Double Jeopardy


Published September 1, 1999

EPPC Online

Double Jeopardy, directed by Bruce Beresford, is the latest example of what is coming to be one of Hollywood’s favorite new genres: the female paranoia movie. Like The Astronaut’s Wife of a few weeks ago, it deliberately sets out to exploit the sort of insecurity that has become endemic, in some ways the most destructive of the sexually transmitted diseases, since feminism, the sexual revolution and no-fault divorce put an end to the old social safeguards of female sexuality. Of course we know from experience that women are more victimized by the casual, live-in relationships so easily taken on and shed and adapted to male needs and desires, but it is once again marriage which is the target here. For the point of these movies is not just to reassure them, in that perverse way that paranoiacs need to be reassured, that their fears are justified, but also to reassure them in a more straightforward way that things are just as bad for those who are mothers, married and moneyed as for the most vulnerable.

The story concerns the Parsons, Libby (Ashley Judd) and Nick (Bruce Greenwood), who have what is apparently a perfect marriage. And—oh the diabolical cleverness of it!—the film even wants us to believe that Nick really does sincerely love Libby and their adorable son, Mattie. But when there is a threat to the wealth that sustains their opulent life by a lake in Washington State, Nick does not hesitate to recover his fortunes by ditching Libby. This he does by staging his own death while the two of them are alone on a yacht far out to sea. His story is that he took out a large insurance policy on his own life with the idea that Libby and Mattie would be well-provided for while he started a new life in a new place with a new name and a clean credit rating. The trouble is that the insurance policy aroused suspicions that Libby, the only other person on the boat after all, had killed him for the money, and she is convicted of his murder.

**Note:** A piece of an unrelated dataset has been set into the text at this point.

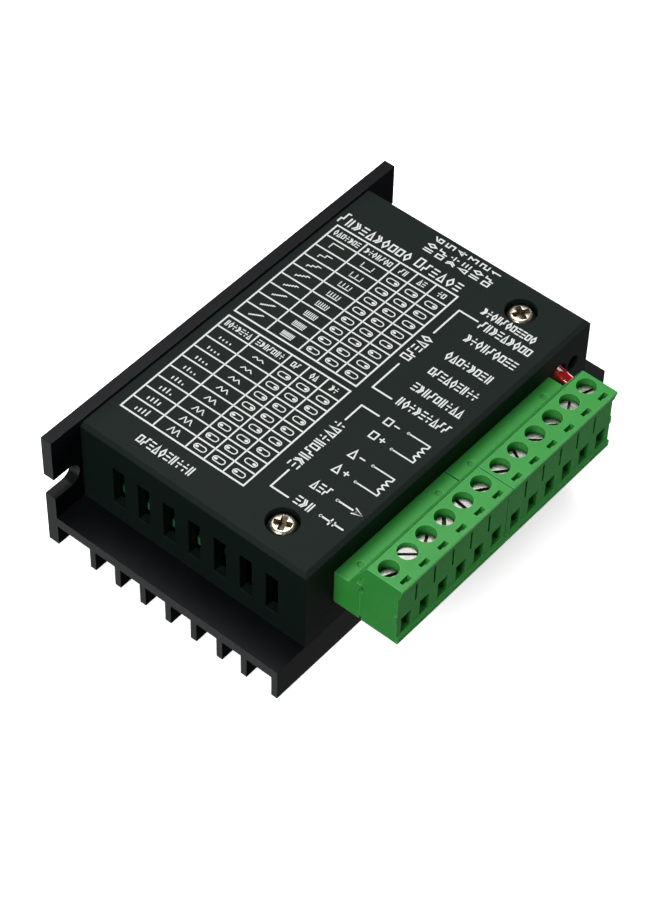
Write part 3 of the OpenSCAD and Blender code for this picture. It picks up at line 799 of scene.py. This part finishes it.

One of the conventions that makes this kind of movie possible is that of gender equivalence. There is an unwritten rule in Hollywood nowadays not only that frowns on women in jeopardy being rescued by men but also that you must never hint at the truth that everyone knows, namely that there are differences in physical strength between women and men. Therefore, no one apparently even raises an eyebrow at the idea that little Libby could have taken a kitchen knife to big Nick, stabbed him so many times as to have left blood all over the boat, but not sustained so much as a scratch herself. Nor does anyone apparently consider the unlikelihood that a happily married woman with a child would want to do such a thing even if the money was a certainty. Nor do Nick’s financial difficulties make anyone smell a rat. She seems to be convicted with scarcely a word said in her defense.

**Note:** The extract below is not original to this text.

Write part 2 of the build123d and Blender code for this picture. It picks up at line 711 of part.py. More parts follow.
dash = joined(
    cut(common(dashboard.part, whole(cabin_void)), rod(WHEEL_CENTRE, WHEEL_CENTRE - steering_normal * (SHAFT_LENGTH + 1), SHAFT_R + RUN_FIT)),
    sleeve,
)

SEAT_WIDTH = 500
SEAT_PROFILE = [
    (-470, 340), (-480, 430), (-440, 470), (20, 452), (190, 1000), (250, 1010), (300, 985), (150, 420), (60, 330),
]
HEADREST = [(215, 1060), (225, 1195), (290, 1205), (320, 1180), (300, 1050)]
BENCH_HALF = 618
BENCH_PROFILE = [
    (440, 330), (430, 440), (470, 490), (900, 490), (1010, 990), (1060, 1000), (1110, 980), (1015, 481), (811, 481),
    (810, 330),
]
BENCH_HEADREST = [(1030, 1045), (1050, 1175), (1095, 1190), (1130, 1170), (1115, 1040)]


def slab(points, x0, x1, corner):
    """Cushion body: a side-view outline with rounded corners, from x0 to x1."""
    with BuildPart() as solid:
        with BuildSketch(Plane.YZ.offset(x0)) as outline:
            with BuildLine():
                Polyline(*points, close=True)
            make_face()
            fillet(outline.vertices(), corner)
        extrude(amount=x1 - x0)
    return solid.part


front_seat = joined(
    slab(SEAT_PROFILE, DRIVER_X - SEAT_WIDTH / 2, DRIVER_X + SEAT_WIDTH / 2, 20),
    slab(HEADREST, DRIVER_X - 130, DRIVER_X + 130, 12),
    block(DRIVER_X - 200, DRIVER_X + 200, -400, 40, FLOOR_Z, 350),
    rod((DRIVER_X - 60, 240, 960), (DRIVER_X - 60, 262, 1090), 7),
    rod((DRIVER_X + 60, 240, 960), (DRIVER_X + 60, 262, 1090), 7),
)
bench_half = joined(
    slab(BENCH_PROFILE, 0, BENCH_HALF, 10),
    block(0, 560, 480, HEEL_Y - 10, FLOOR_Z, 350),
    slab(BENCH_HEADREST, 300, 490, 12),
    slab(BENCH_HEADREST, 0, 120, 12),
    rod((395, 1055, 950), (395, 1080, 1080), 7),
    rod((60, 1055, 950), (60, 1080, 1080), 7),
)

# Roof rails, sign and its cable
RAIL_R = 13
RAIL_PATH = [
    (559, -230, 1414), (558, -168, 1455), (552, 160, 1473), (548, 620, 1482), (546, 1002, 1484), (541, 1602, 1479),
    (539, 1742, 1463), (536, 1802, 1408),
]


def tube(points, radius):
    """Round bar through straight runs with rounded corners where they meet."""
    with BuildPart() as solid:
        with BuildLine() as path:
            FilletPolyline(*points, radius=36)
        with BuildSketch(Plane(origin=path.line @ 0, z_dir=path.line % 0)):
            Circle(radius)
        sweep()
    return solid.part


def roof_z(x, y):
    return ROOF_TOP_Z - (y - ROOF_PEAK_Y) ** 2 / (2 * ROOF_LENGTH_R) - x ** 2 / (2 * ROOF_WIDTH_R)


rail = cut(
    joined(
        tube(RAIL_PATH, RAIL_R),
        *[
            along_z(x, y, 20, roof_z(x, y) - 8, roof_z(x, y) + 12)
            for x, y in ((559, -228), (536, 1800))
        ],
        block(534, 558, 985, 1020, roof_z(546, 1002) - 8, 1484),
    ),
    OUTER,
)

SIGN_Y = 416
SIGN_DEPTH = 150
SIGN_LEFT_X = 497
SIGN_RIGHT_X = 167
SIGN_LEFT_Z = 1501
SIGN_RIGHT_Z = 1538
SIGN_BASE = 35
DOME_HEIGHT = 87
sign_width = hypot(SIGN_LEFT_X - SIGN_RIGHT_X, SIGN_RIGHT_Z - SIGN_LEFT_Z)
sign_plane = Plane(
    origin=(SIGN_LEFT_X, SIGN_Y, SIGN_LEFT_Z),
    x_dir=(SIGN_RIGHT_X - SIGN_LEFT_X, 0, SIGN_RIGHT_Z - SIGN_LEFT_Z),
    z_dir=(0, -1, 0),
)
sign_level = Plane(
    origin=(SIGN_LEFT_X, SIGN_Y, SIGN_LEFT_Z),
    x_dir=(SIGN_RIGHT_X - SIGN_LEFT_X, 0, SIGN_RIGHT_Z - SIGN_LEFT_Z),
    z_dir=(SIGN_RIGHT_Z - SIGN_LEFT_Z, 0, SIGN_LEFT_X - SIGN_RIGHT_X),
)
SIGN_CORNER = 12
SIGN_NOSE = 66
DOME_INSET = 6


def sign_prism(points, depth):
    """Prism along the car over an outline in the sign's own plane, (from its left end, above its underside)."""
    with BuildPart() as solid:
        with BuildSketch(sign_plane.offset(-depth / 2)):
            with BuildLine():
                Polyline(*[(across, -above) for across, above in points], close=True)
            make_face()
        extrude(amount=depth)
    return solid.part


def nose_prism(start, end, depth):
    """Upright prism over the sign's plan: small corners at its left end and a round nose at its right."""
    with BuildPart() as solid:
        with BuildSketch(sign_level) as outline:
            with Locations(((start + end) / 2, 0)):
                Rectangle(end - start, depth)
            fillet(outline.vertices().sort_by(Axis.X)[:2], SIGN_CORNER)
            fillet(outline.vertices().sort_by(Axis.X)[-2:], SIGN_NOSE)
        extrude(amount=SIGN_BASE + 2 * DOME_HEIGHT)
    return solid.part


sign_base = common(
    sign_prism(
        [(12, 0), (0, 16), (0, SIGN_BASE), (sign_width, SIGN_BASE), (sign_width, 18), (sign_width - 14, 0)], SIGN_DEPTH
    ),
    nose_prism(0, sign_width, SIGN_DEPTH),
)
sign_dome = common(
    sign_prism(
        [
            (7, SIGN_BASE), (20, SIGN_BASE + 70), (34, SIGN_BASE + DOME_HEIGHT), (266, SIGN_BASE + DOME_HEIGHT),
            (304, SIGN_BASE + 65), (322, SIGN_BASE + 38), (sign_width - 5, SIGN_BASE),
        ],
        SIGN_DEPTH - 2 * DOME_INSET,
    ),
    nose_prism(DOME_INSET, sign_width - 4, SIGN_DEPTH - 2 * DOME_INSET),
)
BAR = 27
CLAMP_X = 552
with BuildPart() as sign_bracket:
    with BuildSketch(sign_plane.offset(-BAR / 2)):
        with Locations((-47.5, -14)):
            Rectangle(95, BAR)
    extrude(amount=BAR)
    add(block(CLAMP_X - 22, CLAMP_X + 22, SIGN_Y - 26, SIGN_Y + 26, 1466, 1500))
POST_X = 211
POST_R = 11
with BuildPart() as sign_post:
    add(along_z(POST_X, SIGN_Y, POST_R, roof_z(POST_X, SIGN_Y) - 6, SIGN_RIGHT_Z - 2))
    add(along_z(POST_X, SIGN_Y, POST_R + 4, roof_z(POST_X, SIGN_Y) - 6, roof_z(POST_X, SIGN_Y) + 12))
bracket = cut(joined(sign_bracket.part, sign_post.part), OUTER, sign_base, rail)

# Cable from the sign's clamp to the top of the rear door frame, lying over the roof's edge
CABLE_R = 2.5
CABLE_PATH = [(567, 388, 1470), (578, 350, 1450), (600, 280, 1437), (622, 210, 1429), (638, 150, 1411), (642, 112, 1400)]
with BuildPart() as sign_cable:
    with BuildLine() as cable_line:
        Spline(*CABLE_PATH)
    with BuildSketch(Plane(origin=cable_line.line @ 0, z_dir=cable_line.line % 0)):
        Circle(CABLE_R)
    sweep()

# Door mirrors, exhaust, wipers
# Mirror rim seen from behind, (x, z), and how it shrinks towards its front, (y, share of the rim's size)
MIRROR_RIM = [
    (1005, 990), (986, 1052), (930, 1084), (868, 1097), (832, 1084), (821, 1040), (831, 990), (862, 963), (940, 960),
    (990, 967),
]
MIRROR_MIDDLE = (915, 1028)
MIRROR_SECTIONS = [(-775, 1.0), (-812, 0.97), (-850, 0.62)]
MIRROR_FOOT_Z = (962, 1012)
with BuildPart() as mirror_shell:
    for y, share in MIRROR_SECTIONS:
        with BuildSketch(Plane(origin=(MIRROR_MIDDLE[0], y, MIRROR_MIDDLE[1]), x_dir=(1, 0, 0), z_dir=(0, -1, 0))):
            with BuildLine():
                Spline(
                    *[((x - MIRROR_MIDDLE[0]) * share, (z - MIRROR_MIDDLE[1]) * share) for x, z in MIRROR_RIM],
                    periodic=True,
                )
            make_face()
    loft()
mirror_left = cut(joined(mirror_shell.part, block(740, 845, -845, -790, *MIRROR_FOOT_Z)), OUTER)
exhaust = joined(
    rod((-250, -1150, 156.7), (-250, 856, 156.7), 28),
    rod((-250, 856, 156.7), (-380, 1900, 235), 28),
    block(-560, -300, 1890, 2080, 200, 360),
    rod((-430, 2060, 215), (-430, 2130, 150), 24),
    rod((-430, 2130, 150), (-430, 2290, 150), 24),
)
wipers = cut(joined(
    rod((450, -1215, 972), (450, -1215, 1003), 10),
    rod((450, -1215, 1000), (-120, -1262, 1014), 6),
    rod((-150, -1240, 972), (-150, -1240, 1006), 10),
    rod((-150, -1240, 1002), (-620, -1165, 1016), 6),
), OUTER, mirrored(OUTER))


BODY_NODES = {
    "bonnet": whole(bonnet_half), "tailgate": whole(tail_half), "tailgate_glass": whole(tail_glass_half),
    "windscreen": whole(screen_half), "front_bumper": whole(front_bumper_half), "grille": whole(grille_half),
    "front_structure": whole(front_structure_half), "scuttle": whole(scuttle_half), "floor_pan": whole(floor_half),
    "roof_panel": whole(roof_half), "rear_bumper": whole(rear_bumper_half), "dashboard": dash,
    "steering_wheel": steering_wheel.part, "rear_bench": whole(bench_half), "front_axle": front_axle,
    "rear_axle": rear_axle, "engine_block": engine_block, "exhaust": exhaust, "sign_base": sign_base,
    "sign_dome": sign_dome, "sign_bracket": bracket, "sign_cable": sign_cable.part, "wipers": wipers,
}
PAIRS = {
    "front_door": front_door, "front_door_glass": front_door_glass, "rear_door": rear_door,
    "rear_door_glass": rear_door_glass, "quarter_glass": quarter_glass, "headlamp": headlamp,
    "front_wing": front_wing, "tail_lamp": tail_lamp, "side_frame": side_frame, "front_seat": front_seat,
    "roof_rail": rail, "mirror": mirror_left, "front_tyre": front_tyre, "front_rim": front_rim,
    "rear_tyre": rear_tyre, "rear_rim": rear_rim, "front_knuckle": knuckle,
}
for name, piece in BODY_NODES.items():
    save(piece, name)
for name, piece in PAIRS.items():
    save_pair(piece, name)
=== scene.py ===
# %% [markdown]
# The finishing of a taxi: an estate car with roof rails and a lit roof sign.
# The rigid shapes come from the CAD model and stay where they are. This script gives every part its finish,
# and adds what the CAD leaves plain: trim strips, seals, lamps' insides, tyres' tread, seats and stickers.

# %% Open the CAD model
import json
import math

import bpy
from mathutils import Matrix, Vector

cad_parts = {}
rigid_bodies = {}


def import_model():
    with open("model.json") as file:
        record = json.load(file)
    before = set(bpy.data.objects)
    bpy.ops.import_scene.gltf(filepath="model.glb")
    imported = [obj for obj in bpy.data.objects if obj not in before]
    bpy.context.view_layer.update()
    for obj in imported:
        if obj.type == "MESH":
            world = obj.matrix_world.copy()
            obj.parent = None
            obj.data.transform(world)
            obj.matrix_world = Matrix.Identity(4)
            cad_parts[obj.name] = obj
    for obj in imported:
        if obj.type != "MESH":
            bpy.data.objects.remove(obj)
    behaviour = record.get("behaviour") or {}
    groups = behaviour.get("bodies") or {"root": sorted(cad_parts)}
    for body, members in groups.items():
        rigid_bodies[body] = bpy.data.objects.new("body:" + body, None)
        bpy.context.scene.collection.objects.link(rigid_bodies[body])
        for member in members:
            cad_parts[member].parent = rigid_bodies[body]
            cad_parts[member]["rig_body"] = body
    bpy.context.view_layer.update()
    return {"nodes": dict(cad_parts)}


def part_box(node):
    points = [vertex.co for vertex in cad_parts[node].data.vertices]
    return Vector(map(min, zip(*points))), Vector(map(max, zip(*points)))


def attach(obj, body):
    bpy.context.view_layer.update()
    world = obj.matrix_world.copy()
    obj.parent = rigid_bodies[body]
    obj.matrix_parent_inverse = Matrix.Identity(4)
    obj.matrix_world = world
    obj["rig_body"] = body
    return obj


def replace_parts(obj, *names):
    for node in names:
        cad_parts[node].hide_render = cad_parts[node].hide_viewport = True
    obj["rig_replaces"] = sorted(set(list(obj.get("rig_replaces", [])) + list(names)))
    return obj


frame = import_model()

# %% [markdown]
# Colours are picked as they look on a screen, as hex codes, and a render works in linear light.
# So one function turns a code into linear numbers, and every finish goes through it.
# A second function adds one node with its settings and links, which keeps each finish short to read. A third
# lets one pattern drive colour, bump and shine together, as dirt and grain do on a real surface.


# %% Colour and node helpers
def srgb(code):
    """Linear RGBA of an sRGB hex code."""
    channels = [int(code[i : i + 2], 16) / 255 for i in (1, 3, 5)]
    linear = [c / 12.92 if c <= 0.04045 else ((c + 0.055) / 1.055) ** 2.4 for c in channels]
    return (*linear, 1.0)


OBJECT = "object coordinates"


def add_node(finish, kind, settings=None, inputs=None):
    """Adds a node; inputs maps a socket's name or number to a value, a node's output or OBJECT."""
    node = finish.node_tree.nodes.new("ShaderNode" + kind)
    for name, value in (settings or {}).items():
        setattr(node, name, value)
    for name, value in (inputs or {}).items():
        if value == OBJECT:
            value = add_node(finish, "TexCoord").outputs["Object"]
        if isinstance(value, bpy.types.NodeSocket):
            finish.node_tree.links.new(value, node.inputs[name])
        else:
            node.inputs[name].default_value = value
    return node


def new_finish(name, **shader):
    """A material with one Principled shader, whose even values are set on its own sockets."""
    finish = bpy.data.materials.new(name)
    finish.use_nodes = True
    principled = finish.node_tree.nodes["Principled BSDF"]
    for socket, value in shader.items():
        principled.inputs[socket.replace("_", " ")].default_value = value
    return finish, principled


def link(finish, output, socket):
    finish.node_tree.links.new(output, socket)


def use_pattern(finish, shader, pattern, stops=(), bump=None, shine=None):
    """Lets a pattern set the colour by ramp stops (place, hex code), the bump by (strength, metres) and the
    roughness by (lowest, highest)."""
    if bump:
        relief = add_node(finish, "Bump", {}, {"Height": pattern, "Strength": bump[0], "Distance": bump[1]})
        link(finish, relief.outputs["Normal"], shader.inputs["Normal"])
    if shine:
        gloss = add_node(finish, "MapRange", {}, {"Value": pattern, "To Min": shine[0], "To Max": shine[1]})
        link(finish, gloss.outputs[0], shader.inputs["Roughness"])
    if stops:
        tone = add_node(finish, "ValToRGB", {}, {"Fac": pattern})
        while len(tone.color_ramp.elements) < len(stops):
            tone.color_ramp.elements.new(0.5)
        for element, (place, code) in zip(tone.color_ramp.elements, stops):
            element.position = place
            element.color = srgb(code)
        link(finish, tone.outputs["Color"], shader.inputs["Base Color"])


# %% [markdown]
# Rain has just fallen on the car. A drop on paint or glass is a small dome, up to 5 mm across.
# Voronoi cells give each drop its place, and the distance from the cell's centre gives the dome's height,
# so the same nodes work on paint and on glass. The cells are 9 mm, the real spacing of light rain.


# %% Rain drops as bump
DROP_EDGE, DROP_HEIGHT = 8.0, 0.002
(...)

And then, also in the spirit of sexual equality, she goes to prison and starts to buff up. The stage is set for the revenger’s comedy when the friend (Annabeth Gish) to whom she entrusts the care of Mattie soon disappears with the boy, and Libby learns by accident that she is living with the supposedly dead Nick. How this can have come about—particularly as the film does not vouch for a pre-existing relationship between the two, is left to our imaginations. Nothing must be allowed to disturb the central conceit of a genuinely perfect marriage which nevertheless conceals multiple masculine betrayals of the most appalling kind. Men are natural liars, like Libby’s fat and unattractive lawyer who blandly reassures her that “It will be all right, I promise.” Thus, too, when Libby arrives in prison, her first two acquaintances there say: “Heard you did your husband. He probably deserved it. Mine did.”

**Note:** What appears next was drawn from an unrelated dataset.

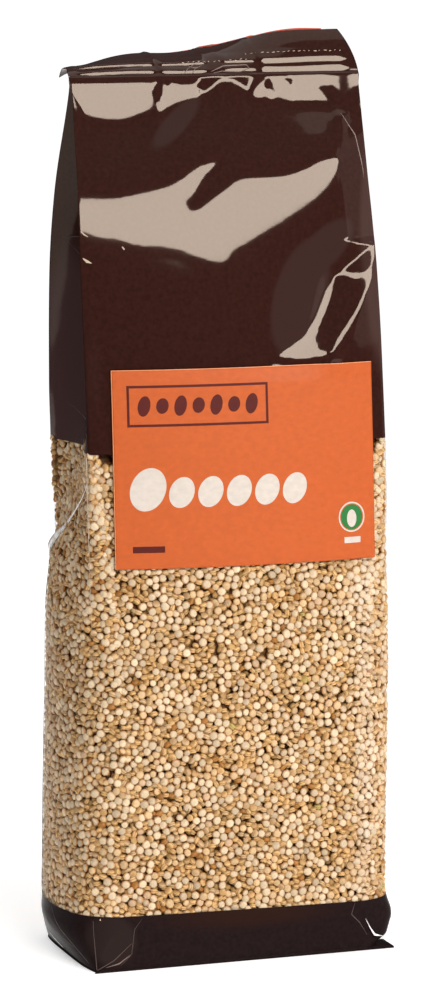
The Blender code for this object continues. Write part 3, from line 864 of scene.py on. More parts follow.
def grain_material(name):
    """Grain skin: the piece's own tints, with fine speckle, half matt."""
    made, nodes, shader = new_material(name)
    tint = nodes.add("VertexColor", {}, layer_name="tint")
    speckle = nodes.noise(scale=2600.0, detail=3.0)
    uneven = nodes.add("MapRange", {"Value": speckle, "To Min": 0.82, "To Max": 1.16}).outputs["Result"]
    shown = nodes.add("VectorMath", {0: tint.outputs["Color"], "Scale": uneven}, operation="SCALE")
    nodes.fill(shader, {
        "Base Color": shown.outputs["Vector"], "Roughness": 0.42, "IOR": 1.33,
        "Normal": nodes.bump(speckle, strength=0.25, distance=0.0001),
    })
    return made


def shaded_core_material(name):
    """Grain further in, seen in the gaps: brown grains painted dark as shade, darkest in the joints."""
    made, nodes, shader = new_material(name)
    inputs = {"Scale": 480.0, "Vector": nodes.place.outputs["Object"]}
    cells = nodes.add("TexVoronoi", inputs).outputs["Distance"]
    nodes.fill(shader, {
        "Base Color": nodes.ramp(cells, (0.25, (0.24, 0.090, 0.016)), (0.7, (0.10, 0.034, 0.005))),
        "Roughness": 0.7,
        "Normal": nodes.bump(cells, strength=0.9, distance=0.0008, invert=True),
    })
    return made


def paper_material(name, colour, roughness=0.5):
    """Printed paper: a faint mottle in the ink and a fine tooth."""
    made, nodes, shader = new_material(name)
    stretch = nodes.add("Mapping", {"Vector": nodes.place.outputs["Object"], "Scale": (0.8, 1.0, 1.15)})
    mottle = nodes.noise(scale=620.0, detail=6.0, vector=stretch.outputs["Vector"])
    nodes.fill(shader, {
        "Base Color": nodes.ramp(mottle, (0.3, scaled(colour, 0.93)), (0.72, scaled(colour, 1.07))),
        "Roughness": roughness, "Specular IOR Level": 0.2,
        "Normal": nodes.bump(nodes.noise(scale=2400.0), strength=0.15, distance=0.00005),
    })
    return made


def glint_material(name):
    """The turned edge of a fold, painted white and bright as a highlight of the light the film mirrors there.
    """
    made, nodes, shader = new_material(name)
    shown = nodes.ramp(nodes.noise(scale=700.0), (0.35, (0.62, 0.57, 0.53)), (0.6, (0.95, 0.93, 0.91)))
    nodes.fill(shader, {"Base Color": shown, "Roughness": 0.25})
    return made


BROWN = (0.0275, 0.0085, 0.0063)
BASE_BROWN = (0.0148, 0.0086, 0.0088)
REFLECTION_TINT = (1.0, 0.84, 0.70)
BASE_REFLECTION_TINT = (1.0, 0.95, 0.95)
# Patches of painted reflection on the printed film: middle and radii in mm, turn in degrees, firm share,
# colour
SHEEN_COLOUR = (0.036, 0.0170, 0.0145)
SHEEN_FADE_END = 1.06
SHEEN_PATCHES = (
    ((20.0, -18.0, 189.0), (8.5, 30.0, 17.5), 20.0, 0.88, SHEEN_COLOUR),
    ((27.5, -16.0, 202.0), (5.5, 30.0, 13.0), 50.0, 0.80, SHEEN_COLOUR),
    ((-12.0, -6.0, 238.5), (3.2, 10.0, 12.5), 48.0, 0.70, SHEEN_COLOUR),
    ((48.0, -8.0, 205.0), (9.0, 40.0, 42.0), 4.0, 0.80, (0.046, 0.0215, 0.0180)),
    ((-40.0, 2.0, 160.0), (9.0, 22.8, 52.0), 0.0, 0.80, (0.052, 0.0275, 0.0265)),
)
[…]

When life sends them lemons, these women make lemonade, and female prison for them is a warm and supportive place without men. One of them (Roma Maffia), an ex-lawyer, is soon a pal who believes in Libby’s innocence and informs her about the double jeopardy clause of the Constitution, which is said to mean that, since the man she supposedly killed is alive, “You can kill him. . .Kind of makes you feel warm and tingly all over don’t it?” When I saw the film, the audience laughed and cheered at this line, as they did when Libby, allowed out on parole after six years (“Throw in some of that born-again Jesus stuff” her friend advises her when she appears before the parole board), uses her reputation as a hubbycide (“sliced and diced, that’s what they called it”) to scare off a creep who tries to pick her up. There’s girl power for you!

But even paranoiacs can be romantics too, so there has to be a love interest for poor wronged Libby. This is brought in in the improbable form of her parole officer, Travis Lehman (Tommy Lee Jones) a former law professor with a secret sorrow who first acts as a (remarkably incompetent) Inspector Javert when she takes off after the errant Nick and later her accomplice in bringing Nick, now known as Jonathan Devereaux, a hotel-owner in New Orleans, to book. Naturally any hint of passion between the two of them is muted and left for future development, since all the film’s energies are directed to the cathartic and presumably empowering working out of the paranoiac’s revenge against the demons of distrust that haunt modern marriages. Doubtless, once she is reunited with the missing Mattie, Libby’s single-motherhood will be enlivened by occasional trysts with Travis—so long as they don’t involve commitment.